▸ SUPPLIED MATERIAL
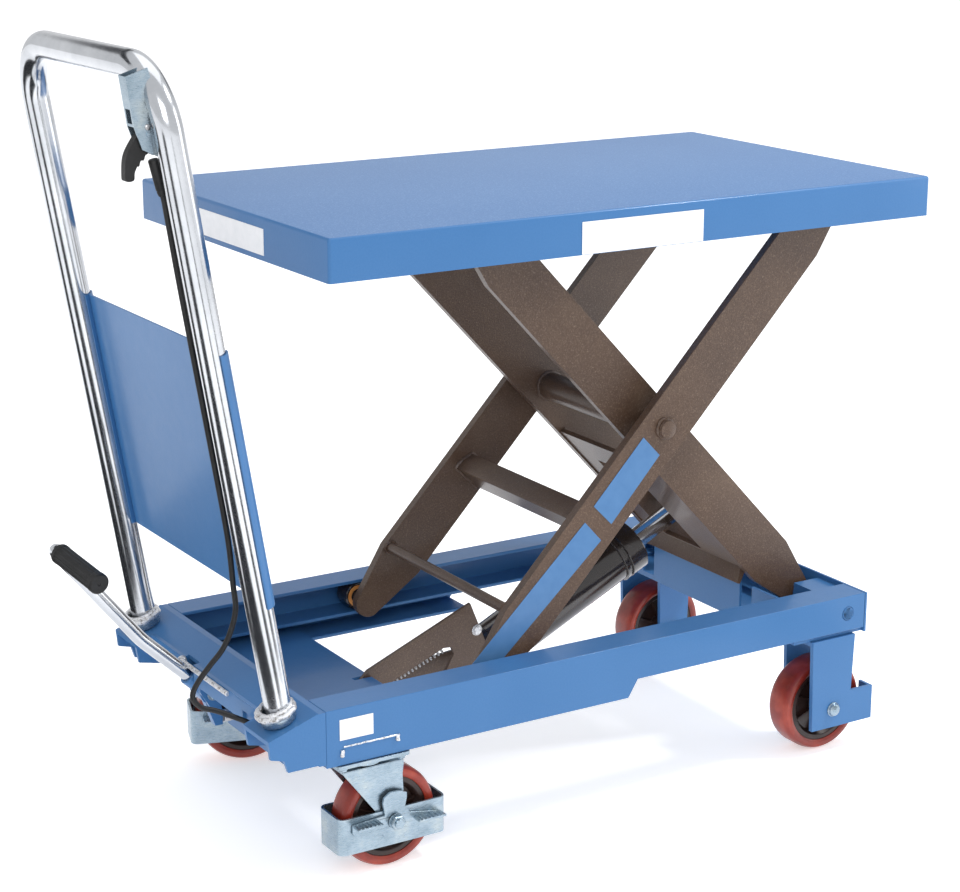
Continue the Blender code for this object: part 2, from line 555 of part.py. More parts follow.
PX, PZ = PEDAL_PIVOT
reach = math.atan2(0.0802, -0.0837)
aim = (math.cos(reach), math.sin(reach))
crank = rod("pedal_crank", (PX + 0.0320 * aim[0], PEDAL_Y, PZ + 0.0320 * aim[1]),
            (PX - 0.0060 * aim[0], PEDAL_Y, PZ - 0.0060 * aim[1]), 0.0122, 20)
join(
    crank,
    rod("crank_boss", (PX, PEDAL_Y - 0.0160, PZ), (PX, PEDAL_Y + 0.0160, PZ), 0.0150, 24, True),
    rod("crank_pin", (PX, PEDAL_Y - 0.0260, PZ), (PX, PEDAL_Y + 0.0260, PZ), 0.0060, 16, True),
    plate("crank_cam", [[
        (PX - 0.010, PZ), (PX + 0.012, PZ), (PX + 0.0190, 0.1340), (PX + 0.0190, 0.1150), (PX + 0.009, 0.1150),
    ]], "XZ", PEDAL_Y - 0.0060, PEDAL_Y + 0.0060, True),
)
cut(crank, rod("crank_socket", (PX + 0.0170 * aim[0], PEDAL_Y, PZ + 0.0170 * aim[1]),
               (PX + 0.0800 * aim[0], PEDAL_Y, PZ + 0.0800 * aim[1]), 0.0091, 20, True))
finish(crank, BLUE, 0.0, (PX, PEDAL_Y, PZ))
socket = (PX + 0.0180 * aim[0], PEDAL_Y, PZ + 0.0180 * aim[1])
knee = (PX + 0.1159 * aim[0], PEDAL_Y, PZ + 0.1159 * aim[1])
corner, hand = Vector((-0.6480, PEDAL_Y, 0.3830)), Vector((-0.6345, -0.0720, 0.3662))
pull = (hand - corner).normalized()
lower = rounded([socket, knee, tuple(corner)], 0.120, 4)
bar = lower[:-1] + rounded([lower[-2], tuple(corner), tuple(hand - 0.006 * pull)], 0.018, 6)[1:]
finish(tube("pedal_tube", bar, 0.0088, sides=2), CHROME)
grip = rod("pedal_grip", corner + 0.0250 * pull, hand, 0.0118, 24)
join(grip, *[
    rod(f"grip_rib_{i}", corner + (0.028 + 0.0115 * i) * pull, corner + (0.033 + 0.0115 * i) * pull, 0.0126, 24, True)
    for i in range(8)
])
cut(grip, rod("grip_bore", corner, hand - 0.0057 * pull, 0.0091, 20, True))
finish(grip, BLACK)

# ---------------------------------------------------------------- ram
RC, RS = math.cos(RAM_A), math.sin(RAM_A)


def on_ram(along, off=0.0, y=RAM_Y):
    """A point by its distance along the ram from the rod head and its height above the axis."""
    return (RAM_TIP[0] + along * RC - off * RS, y, RAM_TIP[1] + along * RS + off * RC)


FACE = -0.3555  # front wall of the cradle
HX, HZ = RAM_HINGE
band_top = [(-0.1044, 0.2286), (-0.1440, 0.2126), (-0.2560, 0.1660), (-0.2740, 0.1480), (-0.3350, 0.1345)]
cheek = [
    *band_top, *arc(HX, HZ, 0.0165, 100, 235, 8), (-0.2050, 0.1160), (-0.1300, 0.1240),
    on_ram(FACE, -0.0390)[::2], on_ram(FACE, 0.0300)[::2],
]
window = [(-0.2480, 0.1330), (-0.1450, 0.1750), (-0.1330, 0.1740), (-0.1290, 0.1640), (-0.1420, 0.1420), (-0.2150, 0.1290)]
low_cheek = [
    (-0.1000, 0.1450), (-0.2200, 0.1320), (-0.3350, 0.1300), *arc(HX, HZ, 0.0165, 100, 235, 8), (-0.2050, 0.1160),
    (-0.1300, 0.1180), on_ram(FACE, -0.0390)[::2], on_ram(FACE, -0.0040)[::2],
]
cradle = plate("ram_cradle", [cheek, window], "XZ", RAM_Y - 0.0300, RAM_Y - 0.0250)
join(
    cradle,
    plate("cradle_cheek", [low_cheek], "XZ", RAM_Y + 0.0250, RAM_Y + 0.0300, True),
    rod("cradle_boss", (HX, RAM_Y - 0.0330, HZ), (HX, RAM_Y + 0.0330, HZ), 0.0155, 24, True),
    plate("cradle_wall", [[on_ram(FACE, -0.0390)[::2], on_ram(FACE, 0.0500)[::2], on_ram(FACE - 0.008, 0.0500)[::2],
                           on_ram(FACE - 0.008, -0.0390)[::2]]], "XZ", RAM_Y - 0.0300, RAM_Y + 0.0300, True),
    rod("cradle_spring_post", (-0.2190, RAM_Y - 0.0290, 0.1250), (-0.2190, RAM_Y + 0.0290, 0.1250), 0.0045, 12, True),
)
cut(cradle, rod("cradle_bore", (HX, RAM_Y - 0.06, HZ), (HX, RAM_Y + 0.06, HZ), 0.0083, 20, True))
finish(cradle, BROWN)
pin = rod("ram_pin", (HX, RAM_Y - 0.0460, HZ), (HX, RAM_Y + 0.0460, HZ), 0.0080, 20)
finish(pin, STEEL)
barrel = rod("ram_barrel", on_ram(FACE + GAP), on_ram(-0.1100), BARREL_R - 0.0030, 40)
join(
    barrel,
    rod("barrel_gland", on_ram(-0.1200), on_ram(-0.0930), BARREL_R, 40, True),
    rod("barrel_collar", on_ram(-0.1300), on_ram(-0.1240), BARREL_R, 40, True),
    rod("barrel_foot", on_ram(FACE + GAP), on_ram(FACE + 0.014), BARREL_R, 40, True),
)
cut(barrel, rod("barrel_bore", on_ram(-0.3300), on_ram(-0.0500), ROD_R + 0.0005, 32, True))
finish(barrel, BLACK)
ram = rod("ram_rod", on_ram(-0.2500), on_ram(-0.0040), ROD_R, 32)
join(ram, rod("rod_eye", (RAM_TIP[0], RAM_Y - 0.0170, RAM_TIP[1]), (RAM_TIP[0], RAM_Y + 0.0170, RAM_TIP[1]), 0.0130, 28, True))
finish(ram, CHROME)

coil, turns, per = [], 11, 10
low_end, top_end = Vector((-0.2190, RAM_Y - 0.0080, 0.1350)), Vector((-0.1350, RAM_Y - 0.0080, 0.1660))
axis = (top_end - low_end).normalized()
side_a = Vector((0, 1, 0))
side_b = axis.cross(side_a)
for i in range(turns * per + 1):
    t = math.tau * i / per
    coil.append(tuple(low_end.lerp(top_end, i / (turns * per)) + 0.0058 * (math.cos(t) * side_a + math.sin(t) * side_b)))
finish(tube("cradle_spring", coil, 0.0011, sides=0), STEEL)

# ---------------------------------------------------------------- scissor arms
def arm(name, angle, y0, y1):
    """A flat arm, tapered to a round nose at each pivot."""
    h, half = ARM_W / 2, ARM_L / 2
    outline = [
        (-KINK, h), (KINK, h), *arc(half, 0, TIP_R, 62, -62, 8), (KINK, -h), (-KINK, -h),
        *arc(-half, 0, TIP_R, 242, 118, 8),
    ]
    return plate(name, [turned(outline, angle, CENTRE)], "XZ", y0, y1)


def along(angle, s, n):
    """World x, z of a point in the frame of an arm."""
    c, t = math.cos(angle), math.sin(angle)
    return (CENTRE[0] + c * s - t * n, CENTRE[1] + t * s + c * n)


OUTER, INNER = ARM_A, -ARM_A
for tag, side in SIDES:
    outer = arm(f"outer_arm_{tag}", OUTER, *span(side, OUT_Y, OUT_Y + ARM_T))
    join(outer, rod(f"outer_pin_{tag}", (ROLL_X, side * (OUT_Y + 0.002), PIVOT_Z), (ROLL_X, side * 0.2085, PIVOT_Z), 0.0070, 16, True))
    cut(
        outer,
        rod(f"outer_bore_{tag}", (CENTRE[0], side * 0.13, CENTRE[1]), (CENTRE[0], side * 0.17, CENTRE[1]), SHAFT_R + GAP, 24, True),
        rod(f"outer_eye_{tag}", (PIVOT_X, side * 0.13, HIGH_Z), (PIVOT_X, side * 0.17, HIGH_Z), SHAFT_R + GAP, 24, True),
    )
    finish(outer, BROWN)
    inner = arm(f"inner_arm_{tag}", INNER, *span(side, IN_Y, IN_Y + ARM_T))
    join(inner, rod(f"inner_pin_{tag}", (ROLL_X, side * (IN_Y + 0.002), HIGH_Z), (ROLL_X, side * 0.1412, HIGH_Z), 0.0070, 16, True))
    cut(
        inner,
        rod(f"inner_bore_{tag}", (CENTRE[0], side * 0.09, CENTRE[1]), (CENTRE[0], side * 0.13, CENTRE[1]), SHAFT_R + GAP, 24, True),
        rod(f"inner_eye_{tag}", (PIVOT_X, side * 0.09, PIVOT_Z), (PIVOT_X, side * 0.13, PIVOT_Z), SHAFT_R + GAP, 24, True),
    )
    finish(inner, BROWN)
    for where, x, z, y0, y1 in (("base", ROLL_X, PIVOT_Z, 0.1790, 0.2060), ("table", ROLL_X, HIGH_Z, 0.1202, 0.1405)):
        roller = ring(f"{where}_roller_{tag}", [
            (0.0073, 0.0), (ROLLER_R - 0.0012, 0.0), (ROLLER_R, 0.0012), (ROLLER_R, y1 - y0 - 0.0012),
            (ROLLER_R - 0.0012, y1 - y0), (0.0073, y1 - y0),
        ], (x, min(side * y0, side * y1), z), 36)
        finish(roller, BLACK)

OUT_IN = OUT_Y - GAP
channel = [along(OUTER, s, n) for s, n in (
    (-0.163, -0.030), (-0.133, -0.030), (-0.133, 0.0100), (-0.150, 0.0170), (-0.163, 0.0170))]
hollow = [along(OUTER, s, n) for s, n in (
    (-0.158, -0.031), (-0.138, -0.031), (-0.138, 0.0062), (-0.151, 0.0120), (-0.158, 0.0120))]
cross = plate("cross_channel", [channel], "XZ", -OUT_IN, OUT_IN)
cut(cross, plate("channel_hollow", [hollow], "XZ", -OUT_IN + 0.006, OUT_IN - 0.006, True))
finish(cross, BROWN)
cx, cz = along(OUTER, -0.302, 0.0260)
finish(rod("cross_bar", (cx, -OUT_IN, cz), (cx, OUT_IN, cz), 0.0070, 16), BROWN)

hub_tube = ring("centre_tube", [
    (SHAFT_R + GAP, -IN_Y + GAP), (0.0185, -IN_Y + GAP), (0.0185, IN_Y - GAP), (SHAFT_R + GAP, IN_Y - GAP),
], (CENTRE[0], 0, CENTRE[1]), 28)
finish(hub_tube, BROWN)
centre = rod("centre_shaft", (CENTRE[0], -0.1600, CENTRE[1]), (CENTRE[0], 0.1600, CENTRE[1]), SHAFT_R, 24)
join(centre, *[
    rod(f"centre_head_{tag}", (CENTRE[0], side * (OUT_Y + ARM_T + GAP), CENTRE[1]), (CENTRE[0], side * 0.1640, CENTRE[1]), 0.0125, 12, True)
    for tag, side in SIDES
])
finish(centre, BROWN)

IN_IN = IN_Y - GAP
frame_plate = [along(INNER, s, n) for s, n in (
    (0.060, -0.0330), (0.2800, -0.0330), (0.2930, -0.0519), (0.2972, -0.0493), (0.2885, -0.0270), (0.060, -0.0270))]
torsion = plate("torsion_frame", [frame_plate], "XZ", -IN_IN, IN_IN)
opening = [along(INNER, s, n) for s, n in ((0.108, -0.050), (0.276, -0.050), (0.276, 0.010), (0.108, 0.010))]
side_lug = [along(INNER, s, n) for s, n in ((0.196, -0.032), (0.292, -0.032), (0.280, 0.0246), (0.200, 0.0246))]
pad = [along(INNER, s, n) for s, n in ((0.203, 0.0148), (0.277, 0.0148), (0.277, 0.0230), (0.203, 0.0230))]
cut(torsion, plate("torsion_opening", [opening], "XZ", RAM_Y - 0.0420, RAM_Y + 0.0420, True))
join(
    torsion,
    plate("torsion_lug_a", [side_lug], "XZ", RAM_Y - 0.0480, RAM_Y - 0.0415, True),
    plate("torsion_lug_b", [side_lug], "XZ", RAM_Y + 0.0415, RAM_Y + 0.0480, True),
    plate("torsion_pad", [pad], "XZ", RAM_Y - 0.0470, RAM_Y + 0.0470, True),
)
finish(torsion, BROWN)

# ---------------------------------------------------------------- table
HL, HW = TABLE_L / 2, TABLE_W / 2
TRACK_LOW = TABLE_TOP - SKIRT
top = box("table_top", (-HL, HL), (-HW, HW), (TABLE_TOP - SKIRT, TABLE_TOP))
cut(top, box("table_hollow", (-HL + 0.003, HL - 0.003), (-HW + 0.003, HW - 0.003), (0.70, TABLE_TOP - SHEET), True))
for tag, side in SIDES:
    ear = [(PIVOT_X - 0.024, TABLE_TOP - SHEET + 0.001), (PIVOT_X - 0.020, HIGH_Z - 0.010),
           *arc(PIVOT_X, HIGH_Z, 0.0180, 215, 325, 8), (PIVOT_X + 0.020, HIGH_Z - 0.010), (PIVOT_X + 0.024, TABLE_TOP - SHEET + 0.001)]
    join(top, plate(f"table_lug_{tag}", [ear], "XZ", *span(side, 0.1610, 0.1670), True))
    cut(top, rod(f"table_lug_bore_{tag}", (PIVOT_X, side * 0.15, HIGH_Z), (PIVOT_X, side * 0.18, HIGH_Z), SHAFT_R + GAP, 24, True))
    track_x, lip_y = (-0.4100, 0.0100), span(side, 0.1200, 0.1430)
    track = box(f"table_track_{tag}", track_x, span(side, 0.1425, 0.1455), (TRACK_LOW, TABLE_TOP - SHEET - GAP))
    join(
        track,
        box(f"track_top_{tag}", track_x, lip_y, (HIGH_Z + TRACK_HALF, TABLE_TOP - SHEET - GAP), True),
        box(f"track_lip_{tag}", track_x, lip_y, (TRACK_LOW, HIGH_Z - TRACK_HALF), True),
    )
    finish(track, BLUE)
finish(top, BLUE)
upper = rod("table_shaft", (PIVOT_X, -0.1690, HIGH_Z), (PIVOT_X, 0.1690, HIGH_Z), SHAFT_R, 24)
finish(upper, STEEL)
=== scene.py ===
"""Looks of the scissor lift table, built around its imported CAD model.

Lengths are in metres, in the frame of the CAD model. Heights and distances along the cart are
measured from the middle of the table top (x) and from the floor (z); X0 is where that middle is.
"""

import json
import math

import bmesh
import bpy
from mathutils import Matrix, Vector, noise


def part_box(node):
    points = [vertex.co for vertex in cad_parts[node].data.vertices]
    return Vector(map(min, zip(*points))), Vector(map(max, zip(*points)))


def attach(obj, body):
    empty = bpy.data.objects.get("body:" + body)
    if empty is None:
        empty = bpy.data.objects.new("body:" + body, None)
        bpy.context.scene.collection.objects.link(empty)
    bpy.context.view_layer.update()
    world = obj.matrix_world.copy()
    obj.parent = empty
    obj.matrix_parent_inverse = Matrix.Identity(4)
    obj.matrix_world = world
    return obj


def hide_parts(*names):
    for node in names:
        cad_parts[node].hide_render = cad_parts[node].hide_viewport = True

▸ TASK
Write out the lines above, starting at the line that contains "finish(track, BLUE)" and ending with the final line, and nothing else; copy them exactly.

▸ RESPONSE TO THE EXERCISE
    finish(track, BLUE)
finish(top, BLUE)
upper = rod("table_shaft", (PIVOT_X, -0.1690, HIGH_Z), (PIVOT_X, 0.1690, HIGH_Z), SHAFT_R, 24)
finish(upper, STEEL)
=== scene.py ===
"""Looks of the scissor lift table, built around its imported CAD model.

Lengths are in metres, in the frame of the CAD model. Heights and distances along the cart are
measured from the middle of the table top (x) and from the floor (z); X0 is where that middle is.
"""

import json
import math

import bmesh
import bpy
from mathutils import Matrix, Vector, noise


def part_box(node):
    points = [vertex.co for vertex in cad_parts[node].data.vertices]
    return Vector(map(min, zip(*points))), Vector(map(max, zip(*points)))


def attach(obj, body):
    empty = bpy.data.objects.get("body:" + body)
    if empty is None:
        empty = bpy.data.objects.new("body:" + body, None)
        bpy.context.scene.collection.objects.link(empty)
    bpy.context.view_layer.update()
    world = obj.matrix_world.copy()
    obj.parent = empty
    obj.matrix_parent_inverse = Matrix.Identity(4)
    obj.matrix_world = world
    return obj


def hide_parts(*names):
    for node in names:
        cad_parts[node].hide_render = cad_parts[node].hide_viewport = True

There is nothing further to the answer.